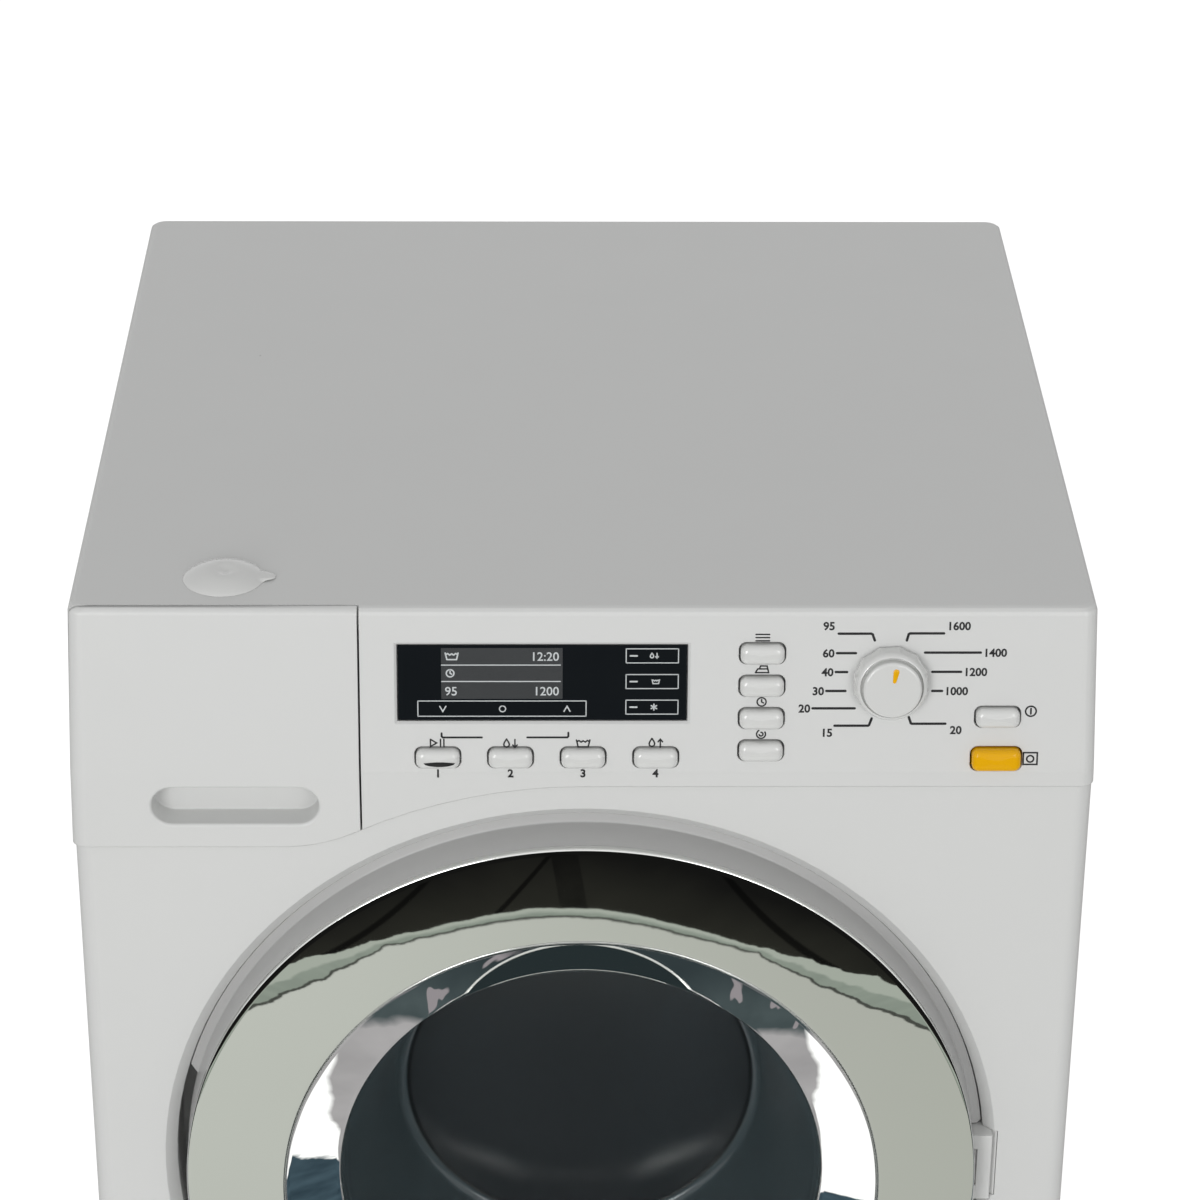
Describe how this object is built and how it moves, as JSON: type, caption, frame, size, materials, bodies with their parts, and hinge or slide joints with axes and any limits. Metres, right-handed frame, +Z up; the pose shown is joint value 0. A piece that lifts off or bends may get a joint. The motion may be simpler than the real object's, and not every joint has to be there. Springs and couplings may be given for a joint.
{
  "type": "toy washing machine",
  "caption": "Toy front-loading washing machine with a round chrome-ringed door, turning drum, detergent drawer, display, programme knob and push buttons.",
  "frame": {"origin": "middle of the bottom of the overall box, on the surface that the feet stand on", "axes": "+Z up, +Y towards the back, +X to the right seen from the front"},
  "size_m": [0.1846, 0.1906, 0.2621],
  "materials": {
    "white_plastic": "smooth semi-gloss white moulded plastic",
    "button_white": "glossy white moulded plastic",
    "button_yellow": "glossy yellow plastic",
    "inner_white": "satin white plastic",
    "grey_plastic": "satin light grey plastic",
    "display_lens": "near-black glossy lens",
    "chrome_plated": "bright chrome plating on plastic",
    "tinted_glass": "dark tinted clear plastic",
    "drum_silver": "silver coloured plastic",
    "steel": "plated steel",
    "bearing_brass": "sintered brass",
    "rubber_grey": "soft grey rubber",
    "circuit_green": "green laminate",
    "dark_plastic": "dark plastic and card"
  },
  "bodies": {
    "cabinet": {"body_shell": "white_plastic", "rear_panel": "white_plastic", "base_plate": "white_plastic", "feet": "rubber_grey", "top_cover": "white_plastic", "display_window": "display_lens", "drawer_housing": "grey_plastic", "selector_switch": "dark_plastic", "circuit_board": "circuit_green", "keypad_mat": "rubber_grey", "hinge_bracket": "grey_plastic", "hinge_pin": "steel", "catch_striker": "steel", "door_seal": "rubber_grey", "tub": "grey_plastic", "shaft_bush": "bearing_brass", "idler_axle": "steel", "gear_plate": "grey_plastic", "motor": "steel", "inlet_hose": "rubber_grey", "drain_hose": "rubber_grey", "drain_spout": "grey_plastic", "battery_box": "grey_plastic", "batteries": "dark_plastic", "battery_contacts": "steel", "battery_cover": "white_plastic", "speaker": "dark_plastic", "case_screws": "steel"},
    "door": {"door_frame": "inner_white", "chrome_ring": "chrome_plated", "glass_bezel": "chrome_plated", "door_glass": "tinted_glass", "door_hinge": "grey_plastic", "door_catch": "inner_white"},
    "drawer": {"drawer_front": "white_plastic", "drawer_tray": "inner_white"},
    "plug": {"filler_plug": "button_white"},
    "knob": {"programme_knob": "button_white", "knob_pointer": "button_yellow", "knob_axle": "grey_plastic"},
    "drum": {"drum": "drum_silver", "drum_lifters": "drum_silver", "drum_shaft": "steel", "drum_gear": "inner_white"},
    "idler": {"idler_gear": "inner_white"},
    "pinion": {"motor_pinion": "inner_white"},
    "start_button": {"start_button": "button_white"},
    "water_in_button": {"water_in_button": "button_white"},
    "wash_button": {"wash_button": "button_white"},
    "water_out_button": {"water_out_button": "button_white"},
    "option_button_1": {"option_button_1": "button_white"},
    "option_button_2": {"option_button_2": "button_white"},
    "option_button_3": {"option_button_3": "button_white"},
    "option_button_4": {"option_button_4": "button_white"},
    "power_button": {"power_button": "button_white"},
    "door_button": {"door_button": "button_yellow"}
  },
  "joints": [
    {"name": "door_swing", "type": "hinge", "parent": "cabinet", "child": "door", "pos_m": [0.0754, -0.08585, 0.1429], "axis": [0, 0, 1], "range_deg": [0, 90]},
    {"name": "drawer_slide", "type": "slide", "parent": "cabinet", "child": "drawer", "axis": [0, -1, 0], "range_m": [0, 0.05]},
    {"name": "plug_lift", "type": "slide", "parent": "cabinet", "child": "plug", "axis": [0, 0, 1], "range_m": [0, 0.008]},
    {"name": "knob_turn", "type": "hinge", "parent": "cabinet", "child": "knob", "pos_m": [0.0547, -0.08444, 0.24658], "axis": [0, 0.9869, -0.1613], "continuous": true},
    {"name": "drum_spin", "type": "hinge", "parent": "cabinet", "child": "drum", "pos_m": [0, -0.02665, 0.1429], "axis": [0, 1, 0], "continuous": true},
    {"name": "idler_spin", "type": "hinge", "parent": "cabinet", "child": "idler", "pos_m": [0.015, 0.03835, 0.11692], "axis": [0, 1, 0], "continuous": true},
    {"name": "pinion_spin", "type": "hinge", "parent": "cabinet", "child": "pinion", "pos_m": [0.015, 0.04135, 0.09292], "axis": [0, 1, 0], "continuous": true},
    {"name": "start_button_press", "type": "slide", "parent": "cabinet", "child": "start_button", "axis": [0, 0.9869, -0.1613], "range_m": [0, 0.0011], "stiffness_N_per_m": 400},
    {"name": "water_in_button_press", "type": "slide", "parent": "cabinet", "child": "water_in_button", "axis": [0, 0.9869, -0.1613], "range_m": [0, 0.0011], "stiffness_N_per_m": 400},
    {"name": "wash_button_press", "type": "slide", "parent": "cabinet", "child": "wash_button", "axis": [0, 0.9869, -0.1613], "range_m": [0, 0.0011], "stiffness_N_per_m": 400},
    {"name": "water_out_button_press", "type": "slide", "parent": "cabinet", "child": "water_out_button", "axis": [0, 0.9869, -0.1613], "range_m": [0, 0.0011], "stiffness_N_per_m": 400},
    {"name": "option_button_1_press", "type": "slide", "parent": "cabinet", "child": "option_button_1", "axis": [0, 0.9869, -0.1613], "range_m": [0, 0.0011], "stiffness_N_per_m": 400},
    {"name": "option_button_2_press", "type": "slide", "parent": "cabinet", "child": "option_button_2", "axis": [0, 0.9869, -0.1613], "range_m": [0, 0.0011], "stiffness_N_per_m": 400},
    {"name": "option_button_3_press", "type": "slide", "parent": "cabinet", "child": "option_button_3", "axis": [0, 0.9869, -0.1613], "range_m": [0, 0.0011], "stiffness_N_per_m": 400},
    {"name": "option_button_4_press", "type": "slide", "parent": "cabinet", "child": "option_button_4", "axis": [0, 0.9869, -0.1613], "range_m": [0, 0.0011], "stiffness_N_per_m": 400},
    {"name": "power_button_press", "type": "slide", "parent": "cabinet", "child": "power_button", "axis": [0, 0.9869, -0.1613], "range_m": [0, 0.0011], "stiffness_N_per_m": 400},
    {"name": "door_button_press", "type": "slide", "parent": "cabinet", "child": "door_button", "axis": [0, 0.9869, -0.1613], "range_m": [0, 0.0011], "stiffness_N_per_m": 400}
  ],
  "couplings": [
    {"joint": "idler_spin", "follows": "drum_spin", "ratio": -4},
    {"joint": "pinion_spin", "follows": "drum_spin", "ratio": 12}
  ]
}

> [SET EXERCISE]
Search the data for the string "that" and copy each line where it appears.

> [EXERCISE OUTPUT]
Describe how this object is built and how it moves, as JSON: type, caption, frame, size, materials, bodies with their parts, and hinge or slide joints with axes and any limits. Metres, right-handed frame, +Z up; the pose shown is joint value 0. A piece that lifts off or bends may get a joint. The motion may be simpler than the real object's, and not every joint has to be there. Springs and couplings may be given for a joint.
  "frame": {"origin": "middle of the bottom of the overall box, on the surface that the feet stand on", "axes": "+Z up, +Y towards the back, +X to the right seen from the front"},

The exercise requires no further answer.